В той другой вселенной, где мы вместе, смеяться мы тоже будем — не подумай. Я много раз буду говорить или делать какие-нибудь дурацкие вещи, лишь бы тебя развеселить. Как моя мама. Она любила говорить «баю-бай, сассафрас», чтобы рассмешить меня в детстве. Почти забыла, но все еще помню. А еще я буду петь дурашливые песенки, ты будешь смеяться во все горло, а я буду плакать.
Проклятье!
Надеюсь, что ты в надежном месте. И что тебе не страшно.
Я плохо все спланировала. Решение принимала экспромтом. Буду говорить, пока Мола или доктор Аволеси не вернутся. Они все еще обсуждают в коридоре вещи, которые мне не положено слышать. В физическом плане я не очень хорошо себя чувствую, но пока температура не поднялась, буду делать вид, что все в порядке. Рука болит, голова раскалывается на хрен. Извини, не стоило выражаться через «х», да только другими словами мою головную боль не передать.
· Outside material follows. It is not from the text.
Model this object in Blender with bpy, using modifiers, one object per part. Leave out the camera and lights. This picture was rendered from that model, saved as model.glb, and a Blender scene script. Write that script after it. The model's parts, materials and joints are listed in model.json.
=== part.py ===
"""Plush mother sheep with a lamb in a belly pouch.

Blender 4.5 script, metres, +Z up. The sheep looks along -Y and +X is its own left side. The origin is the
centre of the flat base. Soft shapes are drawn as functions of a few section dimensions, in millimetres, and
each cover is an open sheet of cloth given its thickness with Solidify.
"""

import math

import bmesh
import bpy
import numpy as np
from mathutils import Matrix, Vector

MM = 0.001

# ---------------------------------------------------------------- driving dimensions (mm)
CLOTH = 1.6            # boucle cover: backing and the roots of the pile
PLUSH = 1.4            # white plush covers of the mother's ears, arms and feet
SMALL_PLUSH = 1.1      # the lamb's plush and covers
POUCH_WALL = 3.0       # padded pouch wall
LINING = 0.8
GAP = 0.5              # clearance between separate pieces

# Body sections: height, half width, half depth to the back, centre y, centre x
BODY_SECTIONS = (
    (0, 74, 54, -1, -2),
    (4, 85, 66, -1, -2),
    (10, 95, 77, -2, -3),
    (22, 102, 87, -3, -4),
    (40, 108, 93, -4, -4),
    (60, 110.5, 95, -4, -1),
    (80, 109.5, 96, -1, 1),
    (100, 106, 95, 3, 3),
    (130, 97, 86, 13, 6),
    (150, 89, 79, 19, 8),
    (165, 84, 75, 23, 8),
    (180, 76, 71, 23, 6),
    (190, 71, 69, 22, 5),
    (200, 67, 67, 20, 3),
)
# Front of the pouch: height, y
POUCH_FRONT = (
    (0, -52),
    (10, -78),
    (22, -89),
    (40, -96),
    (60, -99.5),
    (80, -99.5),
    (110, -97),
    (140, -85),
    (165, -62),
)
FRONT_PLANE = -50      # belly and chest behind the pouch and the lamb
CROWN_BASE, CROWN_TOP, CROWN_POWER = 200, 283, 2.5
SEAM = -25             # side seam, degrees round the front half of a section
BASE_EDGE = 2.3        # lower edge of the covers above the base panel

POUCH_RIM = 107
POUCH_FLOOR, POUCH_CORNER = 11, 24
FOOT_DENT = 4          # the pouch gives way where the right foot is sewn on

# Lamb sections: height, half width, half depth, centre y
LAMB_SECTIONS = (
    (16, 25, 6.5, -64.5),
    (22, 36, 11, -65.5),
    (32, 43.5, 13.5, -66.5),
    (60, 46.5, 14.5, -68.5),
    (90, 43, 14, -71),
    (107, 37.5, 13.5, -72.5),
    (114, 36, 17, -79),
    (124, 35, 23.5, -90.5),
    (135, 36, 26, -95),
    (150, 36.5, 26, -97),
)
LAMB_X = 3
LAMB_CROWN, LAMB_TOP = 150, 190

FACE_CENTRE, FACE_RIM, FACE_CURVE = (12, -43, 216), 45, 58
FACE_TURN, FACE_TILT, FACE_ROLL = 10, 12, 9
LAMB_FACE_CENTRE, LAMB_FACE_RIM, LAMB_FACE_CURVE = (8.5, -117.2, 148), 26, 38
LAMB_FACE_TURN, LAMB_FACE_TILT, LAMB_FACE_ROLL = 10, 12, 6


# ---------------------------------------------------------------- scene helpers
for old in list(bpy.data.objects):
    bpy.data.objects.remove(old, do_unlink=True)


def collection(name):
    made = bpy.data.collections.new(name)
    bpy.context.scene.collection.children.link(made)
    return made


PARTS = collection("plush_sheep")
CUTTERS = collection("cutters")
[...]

А вот и Мола, легка на помине. Скажи «привет», Мола.
— Привет!
Здорово, правда? Мы потом еще поговорим. Не буду обещать, но обещаю. Эй, я тебя люблю. Никогда не забывай.
Мола
Десять лет назад Рамола училась на втором курсе медицинского института Брауна, а Натали работала за стойкой в баре «Парагона», модного ресторана на Тайер-стрит, в одном квартале от книжного магазина университета Брауна. Они вместе снимали одну их трех двуспальных семейных квартир на втором этаже дома на Хоуп-стрит. Ни в одной комнате не было дверей (только занавески), а пол на маленькой кухне заметно, если не устрашающе кренился к торцевой стене квартиры. Тихими вечерами они сидели на резиновых ковриках на кухонном полу, пили вино, ели острый чеддер, наперегонки катали по кривому, крытому линолеумом полу монеты и болтали. Иногда разговор заходил о преходящих мелочах — такие вечера Рамоле запомнились больше всего; она нарочно спорила от противного, подбивая Натали на филиппики о кофе со льдом (кофе должен быть горячим, как лава), о самом бесполезном пальце на ноге (им, разумеется, был палец рядом с мизинцем) и о том, почему, собственно, ни один день недели не имеет в своем названии слова «день». Другими вечерами они обсуждали более серьезные темы — карьеру, родственников. Рамола чаще всего делилась тревогами по поводу нагрузок в институте, финансовой неуверенностью в будущем дне, опасениями, что погоня за карьерой не позволит ей полностью раскрыться как личности. Натали то и дело переводила разговор на непростые и даже токсичные отношения со своей матерью. При необходимости они давали друг другу советы, но чаще играли роль участливого слушателя, что в конце концов удовлетворяло обеих. Рамола скучала по тем вечерам на кухонном полу — с вином, смехом, а иногда и со слезами — больше, чем по родительскому дому.